[Dataset rows]
+===+

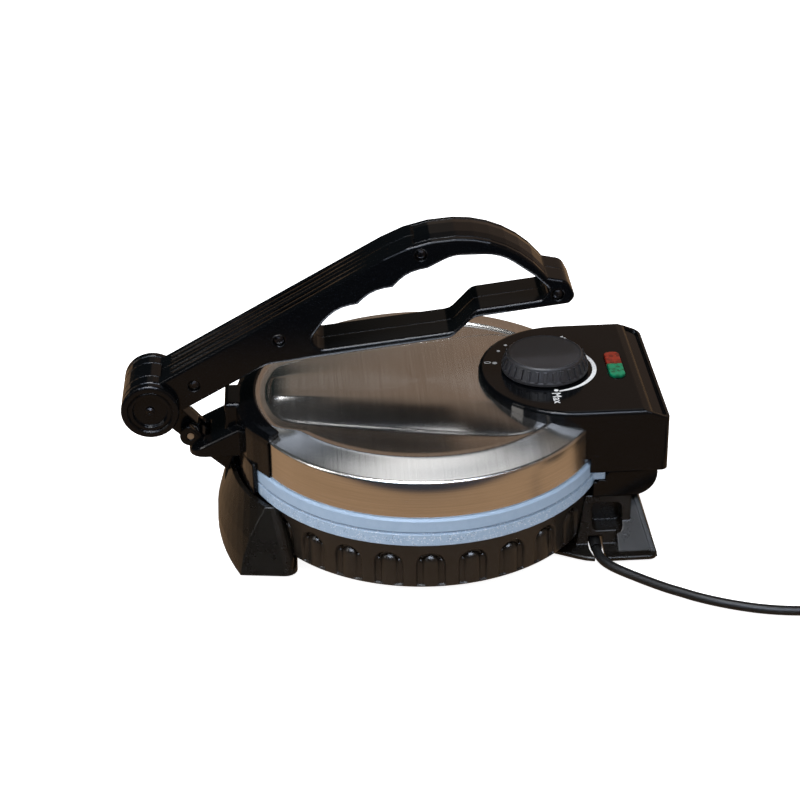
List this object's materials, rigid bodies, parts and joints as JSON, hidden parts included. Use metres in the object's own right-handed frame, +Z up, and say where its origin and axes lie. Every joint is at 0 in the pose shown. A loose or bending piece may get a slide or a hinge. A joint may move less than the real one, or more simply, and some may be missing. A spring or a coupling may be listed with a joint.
{
  "type": "electric roti maker",
  "caption": "Countertop electric press for flatbreads: round hinged heating plates, steel lid, dial and a fold-over press handle with a finger loop.",
  "frame": {"origin": "middle of the floor area that the appliance covers, without its lead", "axes": "+X from the handle's barrel to the dial and the hinge, +Y away from the lead's side, +Z up"},
  "size_m": [0.5669, 0.2908, 0.2176],
  "materials": {
    "glossy_black": "glossy moulded",
    "satin_black": "satin moulded",
    "brushed_steel": "brushed stainless sheet",
    "upper_coating": "smooth non-stick coating",
    "speckled_coating": "speckled non-stick coating",
    "knob_grey": "matte",
    "red_lens": "translucent, faceted",
    "green_lens": "translucent, faceted",
    "zinc": "plated",
    "dark_screw": "blackened",
    "rubber": "matte",
    "cord_rubber": "satin sheath",
    "white_nylon": "heat-resistant moulding"
  },
  "bodies": {
    "base": {"base_bowl": "satin_black", "bottom_cover": "satin_black", "front_stand": "satin_black", "rear_stand": "satin_black", "rubber_foot_1": "rubber", "rubber_foot_2": "rubber", "rubber_foot_3": "rubber", "rubber_foot_4": "rubber", "rear_box": "glossy_black", "hinge_pin_near": "zinc", "hinge_pin_far": "zinc", "lower_plate": "speckled_coating", "heat_shield": "zinc", "terminal_block": "white_nylon", "lower_element": "zinc", "strain_relief": "rubber", "cord": "cord_rubber", "cord_coil": "cord_rubber", "plug": "cord_rubber"},
    "lid": {"upper_plate": "upper_coating", "upper_element": "zinc", "lid_cover": "brushed_steel", "rear_housing": "glossy_black", "red_lens": "red_lens", "green_lens": "green_lens", "lamp_holder": "white_nylon", "front_bracket": "glossy_black", "pivot_pin": "zinc", "claw_spring_near": "zinc", "claw_spring_far": "zinc", "thermostat_body": "zinc"},
    "arm": {"press_arm": "glossy_black", "barrel_pin": "zinc", "barrel_cap_near": "glossy_black", "barrel_cap_far": "glossy_black", "cap_screw_near": "dark_screw", "cap_screw_far": "dark_screw"},
    "handle": {"handle_near": "glossy_black", "handle_far": "glossy_black", "grip_insert": "glossy_black", "handle_screw_1": "dark_screw", "handle_screw_2": "dark_screw", "handle_screw_3": "dark_screw", "handle_screw_4": "dark_screw"},
    "dial": {"control_knob": "knob_grey", "thermostat_shaft": "zinc"}
  },
  "joints": [
    {"name": "lid_hinge", "type": "hinge", "parent": "base", "child": "lid", "pos_m": [0.1808, 0, 0.0645], "axis": [0, 1, 0], "range_deg": [0, 95]},
    {"name": "claw_pivot", "type": "hinge", "parent": "lid", "child": "arm", "pos_m": [-0.1402, 0, 0.073], "axis": [0, -1, 0], "range_deg": [0, 8], "stiffness_Nm_per_rad": 0.5},
    {"name": "handle_fold", "type": "hinge", "parent": "arm", "child": "handle", "pos_m": [-0.1658, 0, 0.0991], "axis": [0, -1, 0], "range_deg": [0, 150]},
    {"name": "knob_turn", "type": "hinge", "parent": "lid", "child": "dial", "pos_m": [0.1078, 0, 0.1069], "axis": [0, 0, -1], "range_deg": [0, 270]}
  ]
}
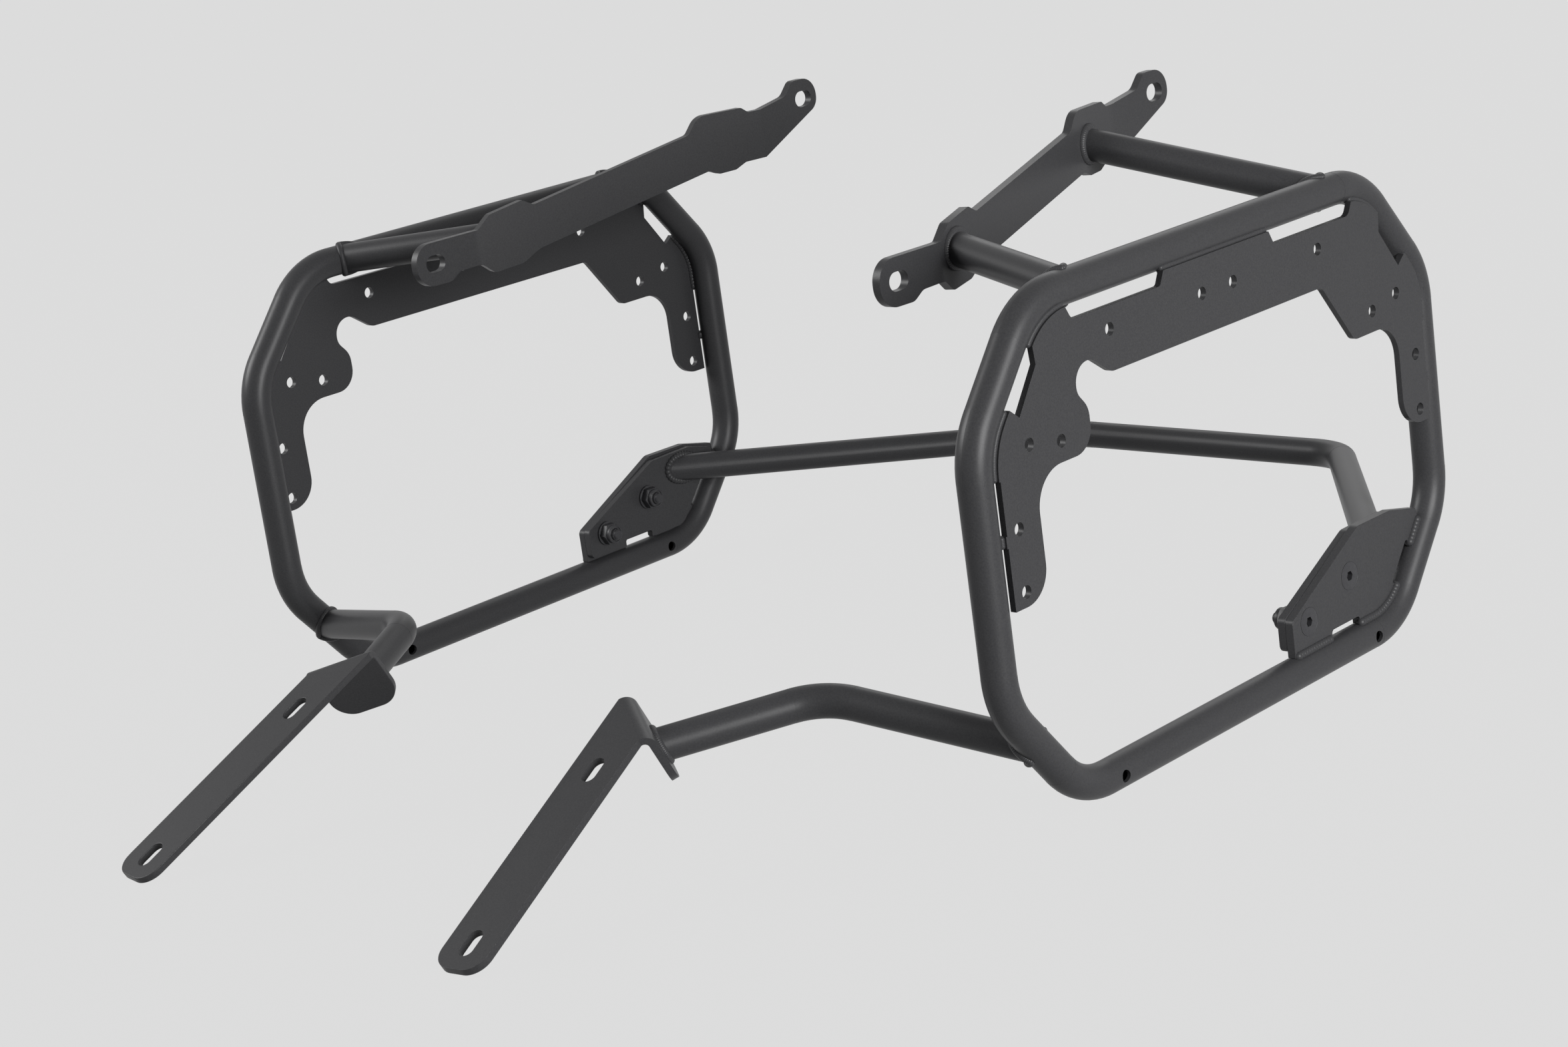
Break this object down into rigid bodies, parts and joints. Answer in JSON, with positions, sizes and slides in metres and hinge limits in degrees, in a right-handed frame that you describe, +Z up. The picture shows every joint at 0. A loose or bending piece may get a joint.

+===+

> [Aim of the exercise]
Could you reproduce every record above exactly as it appears?

> [Exercise solution]
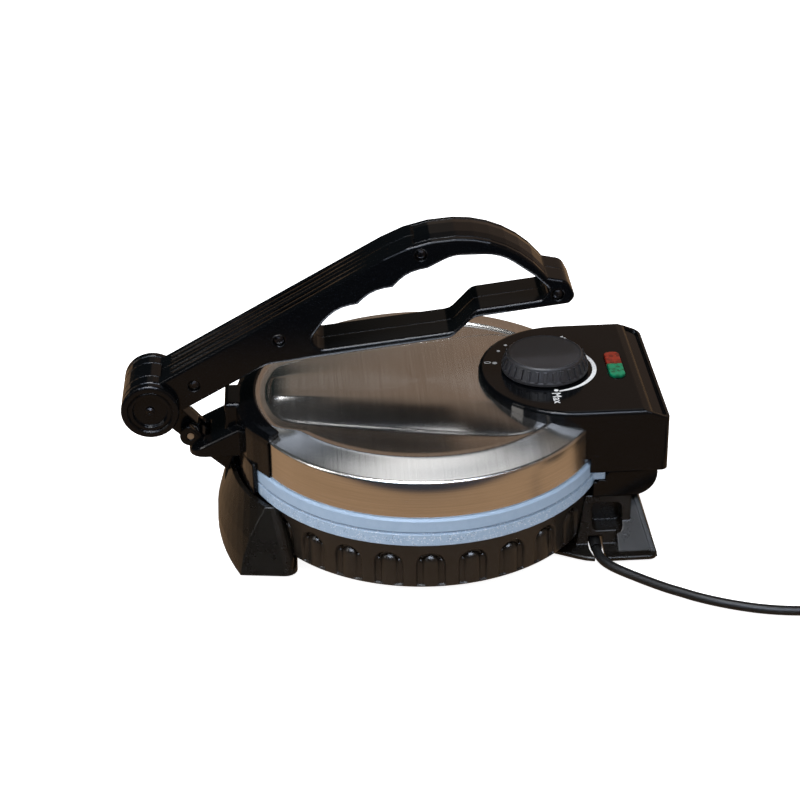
List this object's materials, rigid bodies, parts and joints as JSON, hidden parts included. Use metres in the object's own right-handed frame, +Z up, and say where its origin and axes lie. Every joint is at 0 in the pose shown. A loose or bending piece may get a slide or a hinge. A joint may move less than the real one, or more simply, and some may be missing. A spring or a coupling may be listed with a joint.
{
  "type": "electric roti maker",
  "caption": "Countertop electric press for flatbreads: round hinged heating plates, steel lid, dial and a fold-over press handle with a finger loop.",
  "frame": {"origin": "middle of the floor area that the appliance covers, without its lead", "axes": "+X from the handle's barrel to the dial and the hinge, +Y away from the lead's side, +Z up"},
  "size_m": [0.5669, 0.2908, 0.2176],
  "materials": {
    "glossy_black": "glossy moulded",
    "satin_black": "satin moulded",
    "brushed_steel": "brushed stainless sheet",
    "upper_coating": "smooth non-stick coating",
    "speckled_coating": "speckled non-stick coating",
    "knob_grey": "matte",
    "red_lens": "translucent, faceted",
    "green_lens": "translucent, faceted",
    "zinc": "plated",
    "dark_screw": "blackened",
    "rubber": "matte",
    "cord_rubber": "satin sheath",
    "white_nylon": "heat-resistant moulding"
  },
  "bodies": {
    "base": {"base_bowl": "satin_black", "bottom_cover": "satin_black", "front_stand": "satin_black", "rear_stand": "satin_black", "rubber_foot_1": "rubber", "rubber_foot_2": "rubber", "rubber_foot_3": "rubber", "rubber_foot_4": "rubber", "rear_box": "glossy_black", "hinge_pin_near": "zinc", "hinge_pin_far": "zinc", "lower_plate": "speckled_coating", "heat_shield": "zinc", "terminal_block": "white_nylon", "lower_element": "zinc", "strain_relief": "rubber", "cord": "cord_rubber", "cord_coil": "cord_rubber", "plug": "cord_rubber"},
    "lid": {"upper_plate": "upper_coating", "upper_element": "zinc", "lid_cover": "brushed_steel", "rear_housing": "glossy_black", "red_lens": "red_lens", "green_lens": "green_lens", "lamp_holder": "white_nylon", "front_bracket": "glossy_black", "pivot_pin": "zinc", "claw_spring_near": "zinc", "claw_spring_far": "zinc", "thermostat_body": "zinc"},
    "arm": {"press_arm": "glossy_black", "barrel_pin": "zinc", "barrel_cap_near": "glossy_black", "barrel_cap_far": "glossy_black", "cap_screw_near": "dark_screw", "cap_screw_far": "dark_screw"},
    "handle": {"handle_near": "glossy_black", "handle_far": "glossy_black", "grip_insert": "glossy_black", "handle_screw_1": "dark_screw", "handle_screw_2": "dark_screw", "handle_screw_3": "dark_screw", "handle_screw_4": "dark_screw"},
    "dial": {"control_knob": "knob_grey", "thermostat_shaft": "zinc"}
  },
  "joints": [
    {"name": "lid_hinge", "type": "hinge", "parent": "base", "child": "lid", "pos_m": [0.1808, 0, 0.0645], "axis": [0, 1, 0], "range_deg": [0, 95]},
    {"name": "claw_pivot", "type": "hinge", "parent": "lid", "child": "arm", "pos_m": [-0.1402, 0, 0.073], "axis": [0, -1, 0], "range_deg": [0, 8], "stiffness_Nm_per_rad": 0.5},
    {"name": "handle_fold", "type": "hinge", "parent": "arm", "child": "handle", "pos_m": [-0.1658, 0, 0.0991], "axis": [0, -1, 0], "range_deg": [0, 150]},
    {"name": "knob_turn", "type": "hinge", "parent": "lid", "child": "dial", "pos_m": [0.1078, 0, 0.1069], "axis": [0, 0, -1], "range_deg": [0, 270]}
  ]
}
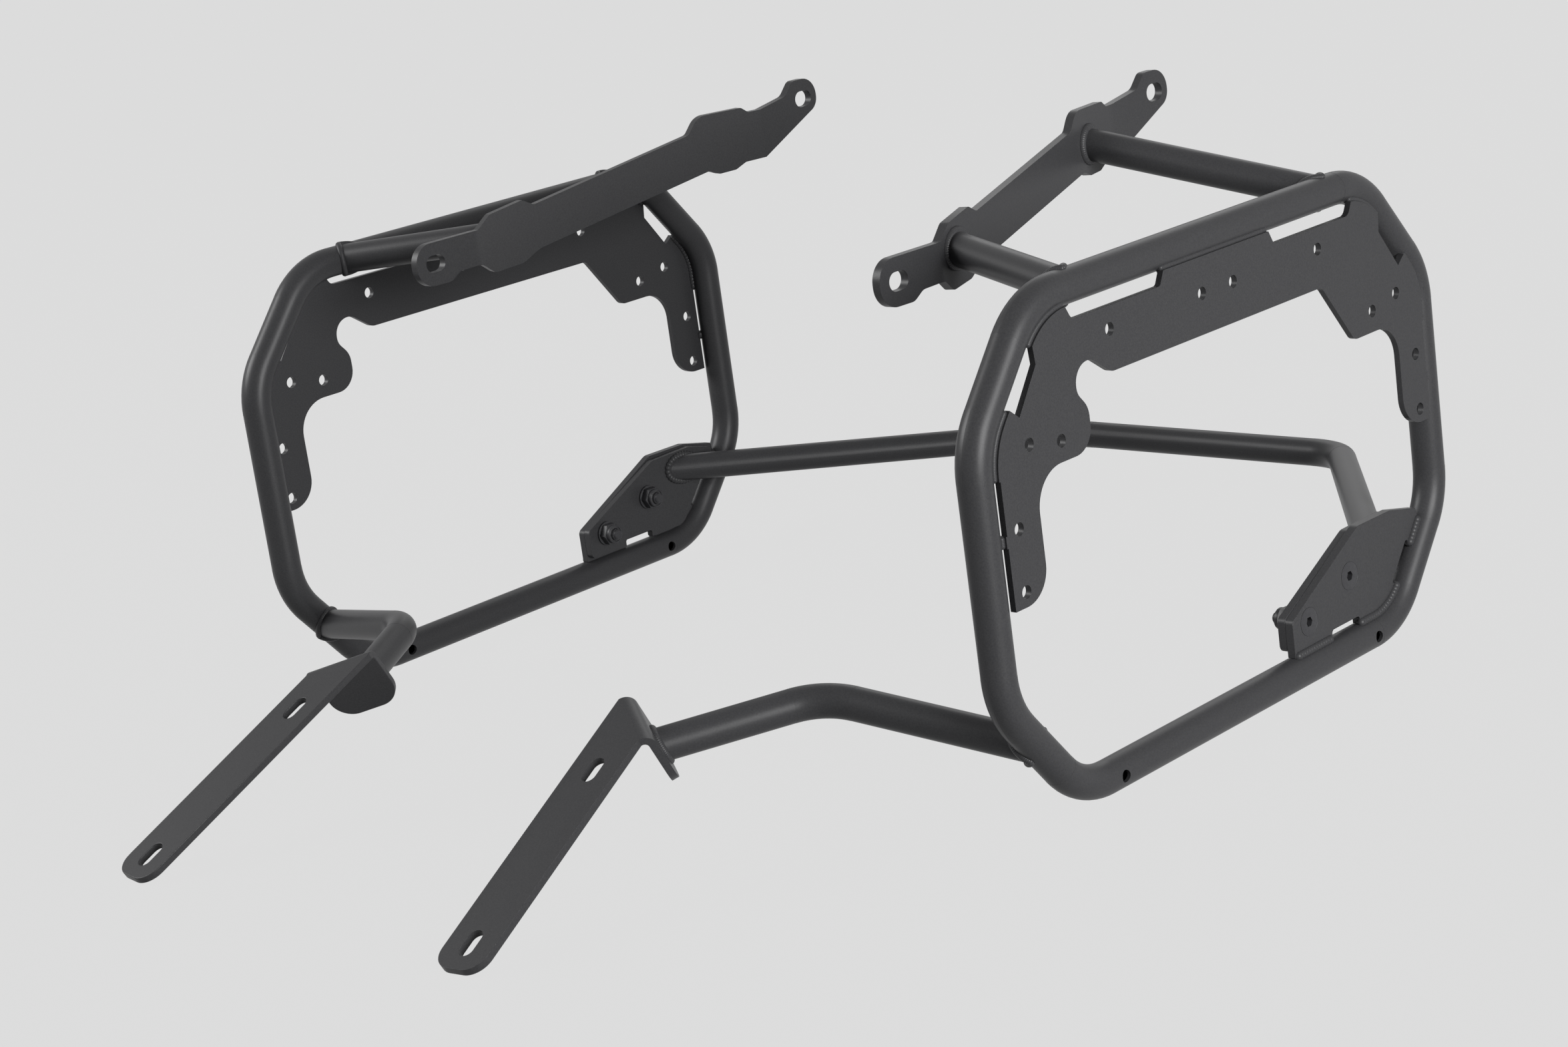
Break this object down into rigid bodies, parts and joints. Answer in JSON, with positions, sizes and slides in metres and hinge limits in degrees, in a right-handed frame that you describe, +Z up. The picture shows every joint at 0. A loose or bending piece may get a joint.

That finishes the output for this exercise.